Yorba is a web-based personal information management platform for finding, monitoring, or deleting online accounts and subscriptions. Yorba is a participating member of Consumer Reports’ Data Rights Protocol (DRP) consortium that develops open technical standards for exercising consumer data rights under laws including the California Consumer Privacy Act.

==History==
Yorba began as a research project around 2021. It was founded by Chris Zeunstrom (CEO), Nolan Cabeje (CDO) and David Schmudde (CTO).

Zeunstrom says he began developing Yorba after growing frustrated with managing numerous email accounts, noting overloaded inboxes create distraction and potential security vulnerabilities. Yorba’s early development was also influenced by security issues he encountered at a previous company, which had been affected by data breaches at a time when such incidents were becoming increasingly common.

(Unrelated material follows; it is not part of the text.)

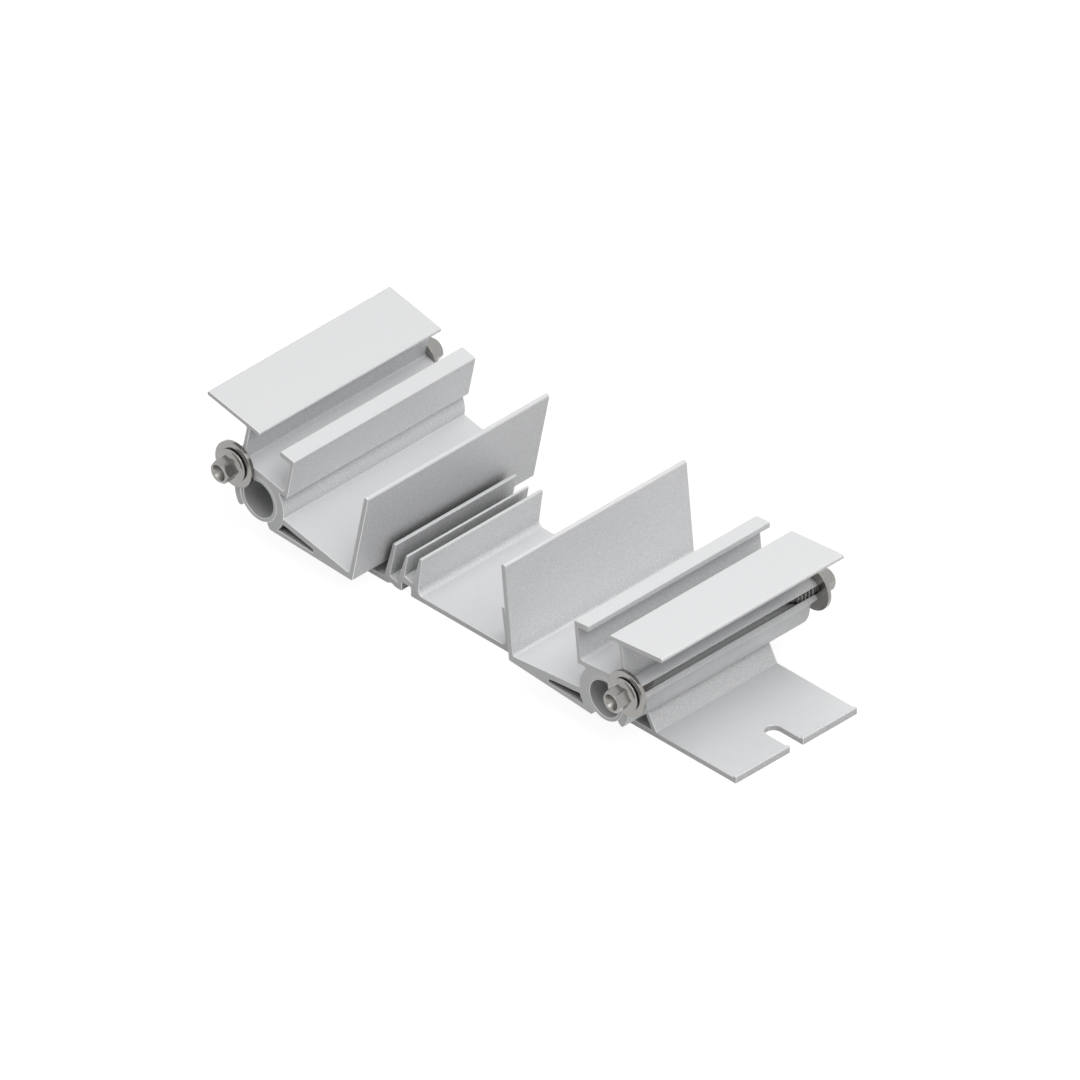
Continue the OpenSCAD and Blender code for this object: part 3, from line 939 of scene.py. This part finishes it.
def make_camera(settings):
    """Level, parallel view down the three axes."""
    azimuth = math.radians(settings.azimuth)
    elevation = math.radians(settings.elevation)
    right = Vector((math.cos(azimuth), math.sin(azimuth), 0.0))
    level = math.cos(elevation)
    back = Vector((math.sin(azimuth) * level, -math.cos(azimuth) * level, math.sin(elevation)))
    up = back.cross(right)
    target = right * VIEW_RIGHT + up * VIEW_UP
    camera = bpy.data.cameras.new("camera")
    camera.type = "ORTHO"
    camera.ortho_scale = settings.view_width
    camera.clip_end = 10 * CAMERA_DISTANCE
    seat = bpy.data.objects.new("camera", camera)
    seat.location = target + back * CAMERA_DISTANCE
    seat.rotation_euler = (-back).to_track_quat("-Z", "Y").to_euler()
    bpy.context.scene.collection.objects.link(seat)
    bpy.context.scene.camera = seat


class SUPPORT_OT_base_rail(bpy.types.Operator):
    """Dress the base rail"""

    bl_idname = "support.base_rail"
    bl_label = "Base rail"

    def execute(self, context):
        dress_extrusion("base_rail")
        return {"FINISHED"}


class SUPPORT_OT_holders(bpy.types.Operator):
    """Dress both module holders"""

    bl_idname = "support.holders"
    bl_label = "Module holders"

    def execute(self, context):
        for side in SIDES:
            dress_extrusion(f"{side}_holder")
        return {"FINISHED"}


class SUPPORT_OT_washers(bpy.types.Operator):
    """Make the four stamped washers"""

    bl_idname = "support.washers"
    bl_label = "Washers"

    def execute(self, context):
        for side in SIDES:
            for end in ENDS:
                make_washer(Place(side, end))
        return {"FINISHED"}


class SUPPORT_OT_screws(bpy.types.Operator):
    """Make the near machine screws and the far thread-forming screws"""

    bl_idname = "support.screws"
    bl_label = "Screws"

    def execute(self, context):
        for side in SIDES:
            make_near_screw(Place(side, "near"))
            make_far_screw(Place(side, "far"))
        return {"FINISHED"}


class SUPPORT_OT_stage(bpy.types.Operator):
    """Make the camera, floor, sky and soft boxes"""

    bl_idname = "support.stage"
    bl_label = "Stage"

    def execute(self, context):
        settings = context.scene.stage_settings
        make_camera(settings)
        make_floor(settings)
        make_sky(settings)
        for lamp in LAMPS:
            make_lamp(*lamp)
        context.scene.view_settings.view_transform = "Standard"
        return {"FINISHED"}


class SUPPORT_PT_panel(bpy.types.Panel):
    """Finishes and pieces of the roof support"""

    bl_idname = "SUPPORT_PT_panel"
    bl_label = "Roof support"
    bl_space_type = "VIEW_3D"
    bl_region_type = "UI"
    bl_category = "Roof support"

    def draw(self, context):
        for group in ("support_finish", "hardware_sizes", "stage_settings"):
            settings = getattr(context.scene, group)
            box = self.layout.box()
            for name in settings.__annotations__:
                box.prop(settings, name)
        for operator in OPERATORS:
            self.layout.operator(operator.bl_idname)


OPERATORS = (
    SUPPORT_OT_stage,
    SUPPORT_OT_base_rail,
    SUPPORT_OT_holders,
    SUPPORT_OT_washers,
    SUPPORT_OT_screws,
)
CLASSES = (SupportFinish, HardwareSizes, StageSettings, *OPERATORS, SUPPORT_PT_panel)


def register():
    for cls in CLASSES:
        bpy.utils.register_class(cls)
    bpy.types.Scene.support_finish = PointerProperty(type=SupportFinish)
    bpy.types.Scene.hardware_sizes = PointerProperty(type=HardwareSizes)
    bpy.types.Scene.stage_settings = PointerProperty(type=StageSettings)


def unregister():
    del bpy.types.Scene.stage_settings
    del bpy.types.Scene.hardware_sizes
    del bpy.types.Scene.support_finish
    for cls in reversed(CLASSES):
        bpy.utils.unregister_class(cls)


def main():
    register()
    bpy.ops.support.stage()
    bpy.ops.support.base_rail()
    bpy.ops.support.holders()
    bpy.ops.support.washers()
    bpy.ops.support.screws()


if __name__ == "__main__":
    main()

In 2023, Yorba launched a private beta as a public benefit corporation funded through a give-back model operated by Zeunstrom's New York-based design firm, Ruca.

In January 2024, Yorba entered public beta and reported over 1,000 users, including 160 premium subscribers. At the time of the public beta launch, Yorba integrated with Gmail and announced plans to expand compatibility to other online services and cloud storage providers.

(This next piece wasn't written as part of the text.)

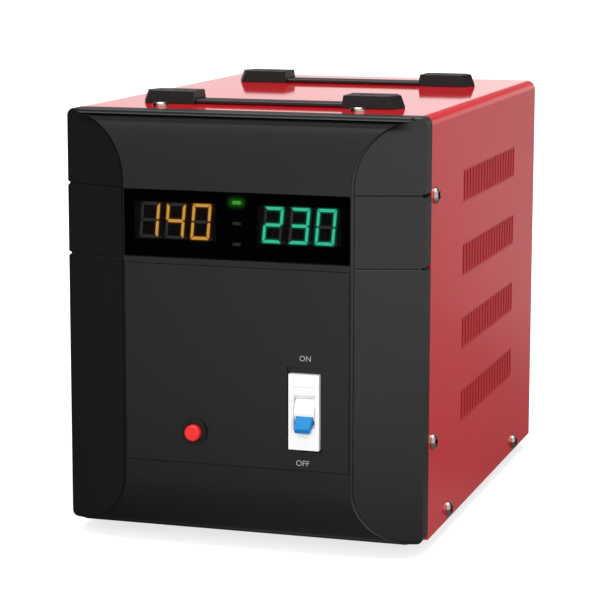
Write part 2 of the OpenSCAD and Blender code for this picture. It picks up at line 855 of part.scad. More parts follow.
module output_digits_lit() color([0.1, 0.9, 0.65]) digit_bars(module_x, lit_output_segments, true);

module output_digits_unlit() {
    color([0.3, 0.3, 0.3]) {
        digit_bars(module_x, lit_output_segments, false);
        digit_dots(module_x);
    }
}

module indicator(step) {
    across_y(segment_front_y, display_board_y - segment_front_y)
        translate([0, base_z + window_z + step * led_pitch + display_rise])
        square([led_w, led_h], center = true);
}

module working_light() color([0.3, 1, 0.3]) indicator(1);

module status_lights() {
    color([0.35, 0.35, 0.35]) {
        indicator(0);
        indicator(-1);
    }
}

// Side view of the breaker: stepped nose, bevelled shoulders and the seat for the rail
module breaker_outline() {
    half = breaker_h / 2;
    seat = rail_h / 2 + rail_fit;
    polygon([[0, -nose_h / 2], [0, nose_h / 2], [nose_d, nose_h / 2], [nose_d, half - shoulder_step],
        [nose_d + shoulder_step, half], [breaker_d, half], [breaker_d, seat],
        [breaker_d - rail_notch_d, seat],
        [breaker_d - rail_notch_d, -seat], [breaker_d, -seat], [breaker_d, -half],
        [nose_d + shoulder_step, -half], [nose_d, shoulder_step - half], [nose_d, -nose_h / 2]]);
}

// Where a side of the lever lies when it is turned by an angle, with room to run beside it
function lever_side_at(angle, side) = [
    for (p = [[-lever_seat, lever_root_t / 2], [-lever_reach, lever_tip_t / 2]])
    [p[0] * cos(angle) - side * (p[1] + toggle_run) * sin(angle),
        p[0] * sin(angle) + side * (p[1] + toggle_run) * cos(angle)]];

// Side view of the room that the lever needs to swing through
module lever_sweep() {
    upper = lever_side_at(-toggle_throw / 2, 1);
    lower = lever_side_at(toggle_throw / 2, -1);
    polygon([upper[0], upper[1], lower[1], lower[0]]);
}

module breaker_body() {
    slot_w = toggle_w + 2 * toggle_run;
    color([0.93, 0.93, 0.91]) difference() {
        across_x(breaker_x - breaker_w / 2, breaker_w)
            translate([nose_y, base_z + breaker_z]) breaker_outline();
        across_x(breaker_x - slot_w / 2, slot_w) translate([pivot_y, base_z + breaker_z]) lever_sweep();
        rod_x(breaker_x - slot_w / 2, breaker_x + slot_w / 2, pivot_y, base_z + breaker_z,
            drum_r + toggle_run);
        rod_x(breaker_x - slot_w / 2 - axle_out, breaker_x + slot_w / 2 + axle_out, pivot_y,
            base_z + breaker_z, axle_r + axle_run);
        across_y(nose_y - overrun, nose_pocket_d + overrun) translate([breaker_x, base_z + breaker_z])
            square([nose_pocket_w, nose_pocket_h], center = true);
    }
}

// Puts its children at the toggle's axis, turned to the off position
module at_toggle() {
    translate([breaker_x, pivot_y, base_z + breaker_z]) rotate([toggle_throw / 2, 0, 0]) children();
}

module toggle_drum() {
    axle_half = toggle_w / 2 + axle_out;
    color([0.95, 0.95, 0.93]) at_toggle() difference() {
        union() {
            rod_x(-toggle_w / 2, toggle_w / 2, 0, 0, drum_r);
            rod_x(-axle_half, axle_half, 0, 0, axle_r);
        }
        lever_blade();
    }
}

// Side view of the lever, from its root in the drum to its tip
module lever_blade() {
    across_x(-lever_w / 2, lever_w) polygon([
        [-lever_seat, -lever_root_t / 2], [-lever_seat, lever_root_t / 2],
        [-lever_reach, lever_tip_t / 2], [-lever_reach, -lever_tip_t / 2]]);
}

module breaker_toggle() {
    color([0.1, 0.5, 0.9]) at_toggle() lever_blade();
}

module breaker_rail() {
    color([0.75, 0.76, 0.78]) across_x(breaker_x - rail_len / 2, rail_len)
        translate([rail_y, base_z + breaker_z]) {
            for (end = [-1, 1]) translate([rail_t / 2, end * (rail_h + rail_hat_h - 2 * rail_t) / 4])
                square([rail_t, (rail_h - rail_hat_h + 2 * rail_t) / 2], center = true);
            for (end = [-1, 1]) translate([rail_d / 2, end * (rail_hat_h - rail_t) / 2])
                square([rail_d, rail_t], center = true);
            translate([rail_d - rail_t / 2, 0]) square([rail_t, rail_hat_h], center = true);
        }
}

module rail_bracket() {
    foot_y = front_y + sheet_t;
    low_z = base_z + breaker_z - bracket_half_h;
    high_z = base_z + breaker_z + bracket_half_h;
    color([0.3, 0.3, 0.32]) translate([breaker_x, 0, 0]) {
        block([-arm_half, rail_back_y, low_z], [arm_half, rail_back_y + sheet_t, high_z]);
        both_sides() {
            block([arm_half - sheet_t, foot_y, low_z], [arm_half, rail_back_y + sheet_t, high_z]);
            block([arm_half - sheet_t, foot_y, low_z], [arm_half + arm_foot, foot_y + sheet_t, high_z]);
        }
    }
}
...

In September 2024, Yorba completed conformance testing under the Data Rights Protocol, an initiative developed by Consumer Reports, to establish a standard and open-source framework for securely transmitting consumer data rights requests under laws like the California Consumer Privacy Act. Yorba was named among twelve participating companies that implemented the protocol alongside OneTrust and Consumer Reports’ own Permission Slip app.

Yorba was one of nine startups selected as 2025 finalist in the Santander X Global Awards international entrepreneurship competition.

==Features==
Yorba scans user inbox history data to identify online accounts, mailing lists, and possible data breaches. It uses natural language processing and machine learning to identify a user's accounts, services, and subscriptions.

The platform prompts password resets for compromised accounts and locates unused accounts. The platform also supports mailing list management by identifying and helping users unsubscribe from newsletters.

Paid subscribers can locate and cancel recurring charges. Yorba links with financial institutions in the U.S., Canada, and EU via Plaid Inc. to detect recurring charges and delete unwanted subscriptions.

==Privacy and Ethics==
Yorba's founder has openly criticized dark patterns that make canceling services difficult, citing personal frustration with inbox clutter as part of his inspiration for Yorba.

Yorba offers privacy policy analysis in partnership with Amsterdam-based nonprofit Terms of Service; Didn’t Read, assigning grades based on invasiveness or ethical concerns.

As of 2024, the company described its pricing as designed to cover operational costs and sustain the platform without outside investment.